The input -

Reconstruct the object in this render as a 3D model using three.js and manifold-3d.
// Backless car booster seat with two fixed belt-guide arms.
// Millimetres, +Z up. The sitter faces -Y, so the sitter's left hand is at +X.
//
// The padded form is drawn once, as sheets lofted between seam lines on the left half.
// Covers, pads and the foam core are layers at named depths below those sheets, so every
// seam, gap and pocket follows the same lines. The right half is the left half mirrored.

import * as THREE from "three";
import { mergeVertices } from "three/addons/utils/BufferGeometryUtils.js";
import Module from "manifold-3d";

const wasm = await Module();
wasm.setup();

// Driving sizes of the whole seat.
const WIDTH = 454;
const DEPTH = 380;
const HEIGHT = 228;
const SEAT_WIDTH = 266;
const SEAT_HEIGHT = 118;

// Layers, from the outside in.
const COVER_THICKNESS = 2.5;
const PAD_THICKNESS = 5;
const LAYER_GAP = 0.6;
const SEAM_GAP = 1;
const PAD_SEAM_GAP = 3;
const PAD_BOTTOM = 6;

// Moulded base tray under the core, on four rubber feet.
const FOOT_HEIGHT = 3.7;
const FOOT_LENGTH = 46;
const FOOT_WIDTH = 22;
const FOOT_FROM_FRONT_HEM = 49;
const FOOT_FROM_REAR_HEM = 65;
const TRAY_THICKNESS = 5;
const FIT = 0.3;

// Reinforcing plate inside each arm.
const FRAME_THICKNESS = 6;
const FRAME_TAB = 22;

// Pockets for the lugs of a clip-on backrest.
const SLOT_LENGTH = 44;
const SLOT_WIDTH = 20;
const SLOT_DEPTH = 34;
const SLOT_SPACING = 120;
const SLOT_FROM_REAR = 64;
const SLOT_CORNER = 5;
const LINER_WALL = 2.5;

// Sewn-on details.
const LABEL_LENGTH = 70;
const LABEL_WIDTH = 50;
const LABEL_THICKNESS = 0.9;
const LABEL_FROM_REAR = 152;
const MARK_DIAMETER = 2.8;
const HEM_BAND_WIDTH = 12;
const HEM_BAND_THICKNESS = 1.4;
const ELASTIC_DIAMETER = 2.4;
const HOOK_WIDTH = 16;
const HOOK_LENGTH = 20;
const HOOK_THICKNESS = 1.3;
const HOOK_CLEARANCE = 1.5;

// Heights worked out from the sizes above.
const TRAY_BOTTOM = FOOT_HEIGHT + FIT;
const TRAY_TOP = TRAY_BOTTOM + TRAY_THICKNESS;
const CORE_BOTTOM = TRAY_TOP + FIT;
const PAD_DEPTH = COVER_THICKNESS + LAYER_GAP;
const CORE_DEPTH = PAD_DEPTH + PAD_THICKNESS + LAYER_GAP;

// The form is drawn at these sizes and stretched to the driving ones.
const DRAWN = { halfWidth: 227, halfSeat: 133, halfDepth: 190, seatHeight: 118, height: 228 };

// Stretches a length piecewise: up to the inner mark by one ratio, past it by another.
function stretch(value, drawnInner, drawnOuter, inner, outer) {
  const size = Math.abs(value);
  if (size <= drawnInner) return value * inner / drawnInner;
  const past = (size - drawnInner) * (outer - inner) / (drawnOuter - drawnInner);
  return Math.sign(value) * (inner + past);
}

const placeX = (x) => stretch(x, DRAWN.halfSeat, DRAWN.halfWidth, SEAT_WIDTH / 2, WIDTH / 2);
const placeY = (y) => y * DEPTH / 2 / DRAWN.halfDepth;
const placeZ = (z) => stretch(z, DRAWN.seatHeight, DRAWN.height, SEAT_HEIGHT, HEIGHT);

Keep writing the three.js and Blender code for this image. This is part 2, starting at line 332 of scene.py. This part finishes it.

Problem to solve - Give back each line above precisely as it stands.

Written reply -
Reconstruct the object in this render as a 3D model using three.js and manifold-3d.
// Backless car booster seat with two fixed belt-guide arms.
// Millimetres, +Z up. The sitter faces -Y, so the sitter's left hand is at +X.
//
// The padded form is drawn once, as sheets lofted between seam lines on the left half.
// Covers, pads and the foam core are layers at named depths below those sheets, so every
// seam, gap and pocket follows the same lines. The right half is the left half mirrored.

import * as THREE from "three";
import { mergeVertices } from "three/addons/utils/BufferGeometryUtils.js";
import Module from "manifold-3d";

const wasm = await Module();
wasm.setup();

// Driving sizes of the whole seat.
const WIDTH = 454;
const DEPTH = 380;
const HEIGHT = 228;
const SEAT_WIDTH = 266;
const SEAT_HEIGHT = 118;

// Layers, from the outside in.
const COVER_THICKNESS = 2.5;
const PAD_THICKNESS = 5;
const LAYER_GAP = 0.6;
const SEAM_GAP = 1;
const PAD_SEAM_GAP = 3;
const PAD_BOTTOM = 6;

// Moulded base tray under the core, on four rubber feet.
const FOOT_HEIGHT = 3.7;
const FOOT_LENGTH = 46;
const FOOT_WIDTH = 22;
const FOOT_FROM_FRONT_HEM = 49;
const FOOT_FROM_REAR_HEM = 65;
const TRAY_THICKNESS = 5;
const FIT = 0.3;

// Reinforcing plate inside each arm.
const FRAME_THICKNESS = 6;
const FRAME_TAB = 22;

// Pockets for the lugs of a clip-on backrest.
const SLOT_LENGTH = 44;
const SLOT_WIDTH = 20;
const SLOT_DEPTH = 34;
const SLOT_SPACING = 120;
const SLOT_FROM_REAR = 64;
const SLOT_CORNER = 5;
const LINER_WALL = 2.5;

// Sewn-on details.
const LABEL_LENGTH = 70;
const LABEL_WIDTH = 50;
const LABEL_THICKNESS = 0.9;
const LABEL_FROM_REAR = 152;
const MARK_DIAMETER = 2.8;
const HEM_BAND_WIDTH = 12;
const HEM_BAND_THICKNESS = 1.4;
const ELASTIC_DIAMETER = 2.4;
const HOOK_WIDTH = 16;
const HOOK_LENGTH = 20;
const HOOK_THICKNESS = 1.3;
const HOOK_CLEARANCE = 1.5;

// Heights worked out from the sizes above.
const TRAY_BOTTOM = FOOT_HEIGHT + FIT;
const TRAY_TOP = TRAY_BOTTOM + TRAY_THICKNESS;
const CORE_BOTTOM = TRAY_TOP + FIT;
const PAD_DEPTH = COVER_THICKNESS + LAYER_GAP;
const CORE_DEPTH = PAD_DEPTH + PAD_THICKNESS + LAYER_GAP;

// The form is drawn at these sizes and stretched to the driving ones.
const DRAWN = { halfWidth: 227, halfSeat: 133, halfDepth: 190, seatHeight: 118, height: 228 };

// Stretches a length piecewise: up to the inner mark by one ratio, past it by another.
function stretch(value, drawnInner, drawnOuter, inner, outer) {
  const size = Math.abs(value);
  if (size <= drawnInner) return value * inner / drawnInner;
  const past = (size - drawnInner) * (outer - inner) / (drawnOuter - drawnInner);
  return Math.sign(value) * (inner + past);
}

const placeX = (x) => stretch(x, DRAWN.halfSeat, DRAWN.halfWidth, SEAT_WIDTH / 2, WIDTH / 2);
const placeY = (y) => y * DEPTH / 2 / DRAWN.halfDepth;
const placeZ = (z) => stretch(z, DRAWN.seatHeight, DRAWN.height, SEAT_HEIGHT, HEIGHT);

Keep writing the three.js and Blender code for this image. This is part 2, starting at line 332 of scene.py. This part finishes it.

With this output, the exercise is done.